Les trois yoginis en basalte du Xe siècle du Musée Guimet, une très jeune, l'autre encore féconde, l'autre mûre mais tonique, portent des crocs comme ceux des films de vampires. Ses seins sont du domaine du pornographique, ses mains instruisent dans le paganisme et ses raffinements, elles sont censées présider et guider à la délivrance... Ah, oh, alors... c'est les tziganes qui ont apporté de l'Inde tout ça en Transylvania !!!


Sinon, toujours à propos de la porte - à commencer par celle de l'Enfer devant laquelle Dante se prosterne soit s'évanouit - il y a un drôle de passage dans le Theater of incest, d'Alain Arias-Misson, où le narrateur est dans une torride empoignade de sexe et chantage avec sa mère, et, quand il va sortir de la chambre, elle lui dit :

(...) quelle porte ? tu ne vois pas qu'il n'y a pas de porte ?

(puisque je parle du Theater of incest, voici, parmi d'autres, les dessins au crayon et à l'encre japonaise qui m'a inspiré une soirée à le lire à l'atelier)

(voici sinon un "link", lien avec le prochain chapitre
de la rédaction, est-ce une porte, un pont, un passage ?

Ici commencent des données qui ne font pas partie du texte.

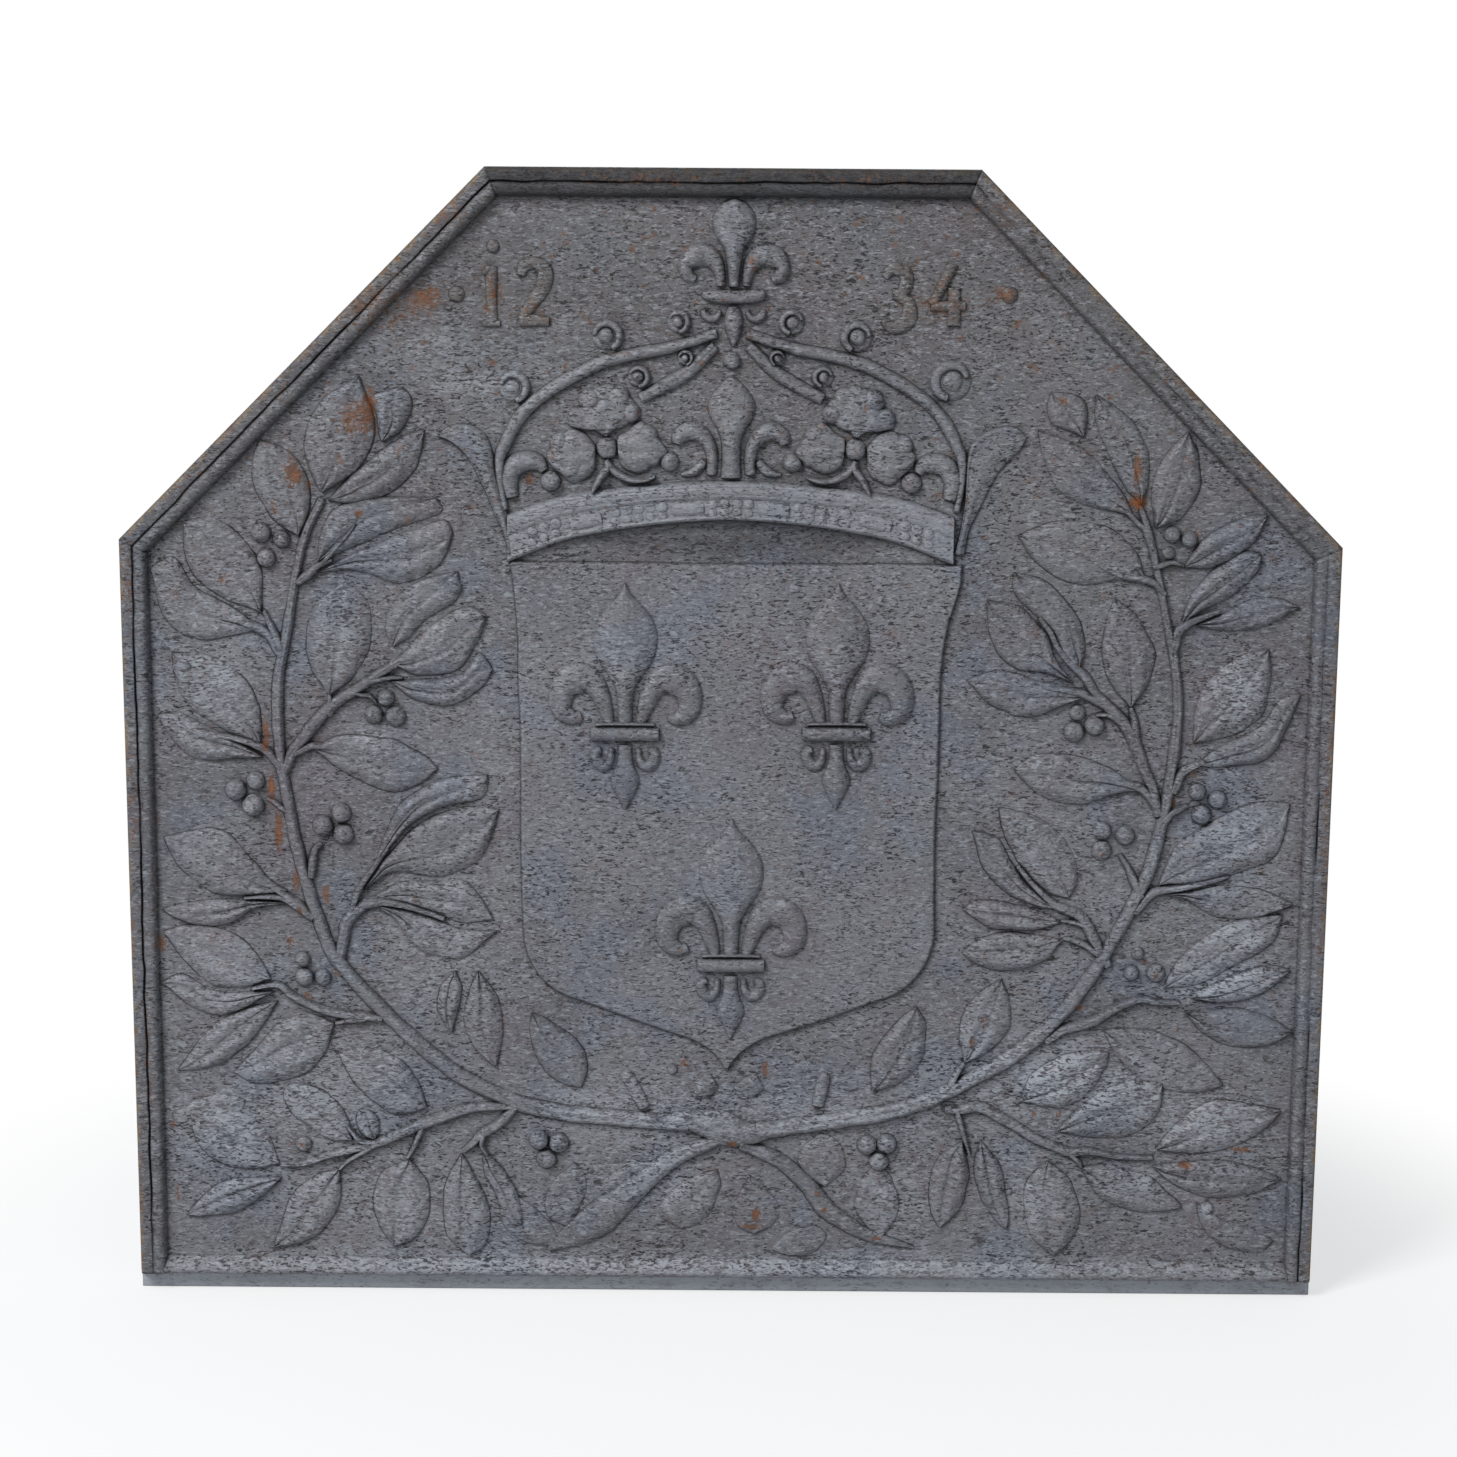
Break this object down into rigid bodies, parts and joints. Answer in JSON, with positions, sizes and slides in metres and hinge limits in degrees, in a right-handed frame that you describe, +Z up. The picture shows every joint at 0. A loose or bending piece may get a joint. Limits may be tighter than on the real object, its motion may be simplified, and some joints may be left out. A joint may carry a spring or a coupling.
{
  "type": "fireback",
  "caption": "Cast-iron fireback: a plate with clipped top corners, a moulded border and a crowned shield with lilies between laurel branches; stands on its lower edge at the back of a hearth",
  "frame": {"origin": "middle of the foot strip's flat underside, on the hearth floor", "axes": "+Z up, +X along the width to the right as seen from the carved front, carved front faces -Y, flat back faces +Y"},
  "size_m": [0.78, 0.0295, 0.738],
  "materials": {
    "iron_ground": "sand-cast grey iron, pitted, worn blacking with rust specks",
    "iron_foot": "sand-cast grey iron, smoother, plain, rust smudges",
    "iron_border": "sand-cast grey iron, worn ochre and rust-brown outer edge",
    "iron_shield": "sand-cast grey iron, finely pitted",
    "iron_crown": "sand-cast grey iron, rubbed lighter on the carved tops",
    "iron_stems": "sand-cast grey iron, rubbed lighter on the carved tops",
    "iron_leaves": "sand-cast grey iron, rubbed tops, rust in the hollows"
  },
  "bodies": {
    "root": {"back_plate": "iron_ground", "foot_strip": "iron_foot", "rim_top": "iron_border", "rim_slope_left": "iron_border", "rim_slope_right": "iron_border", "rim_side_left": "iron_border", "rim_side_right": "iron_border", "rim_sill": "iron_border", "shield_field": "iron_shield", "shield_horn_left": "iron_shield", "shield_horn_right": "iron_shield", "shield_lily_left": "iron_shield", "shield_lily_right": "iron_shield", "shield_lily_bottom": "iron_shield", "crown_circlet": "iron_crown", "crown_pearls": "iron_crown", "crown_lily_centre": "iron_crown", "crown_lily_top": "iron_crown", "crown_flower_left": "iron_crown", "crown_flower_right": "iron_crown", "crown_curl_left": "iron_crown", "crown_curl_right": "iron_crown", "crown_arch_outer": "iron_crown", "crown_arch_inner": "iron_crown", "crown_scrolls": "iron_crown", "laurel_stem_left": "iron_stems", "laurel_stem_right": "iron_stems", "laurel_twigs_left": "iron_stems", "laurel_twigs_right": "iron_stems", "leaves_left_top": "iron_leaves", "leaves_left_outer": "iron_leaves", "leaves_left_inner": "iron_leaves", "leaves_left_low": "iron_leaves", "leaves_right_top": "iron_leaves", "leaves_right_outer": "iron_leaves", "leaves_right_inner": "iron_leaves", "leaves_right_low": "iron_leaves", "berries_left": "iron_leaves", "berries_right": "iron_leaves", "knot": "iron_stems", "stem_end_left": "iron_stems", "stem_end_right": "iron_stems", "stem_stubs": "iron_stems"}
  },
  "joints": []
}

Soit tout juste une persévérance qui serve à notre traversée
du fantasme : cliquez pour aller au XVI, merci)

...

2 commentaires:

Marie-Agnès Michel a dit…

Puissant
Puissamment cultivé
Puisses-tu continuer sur ton envolée

Manuel Montero a dit…

J'ai oublié de redonner le lien, mais je crois que c'est bien voyant le transblog et que sur F4 (voir "links") qui est repertorié, il y a l'achat en ligne qui est activé, pour ton roman que je viens de citer. J'apprécie tes mots, merci, Marie-Agnès.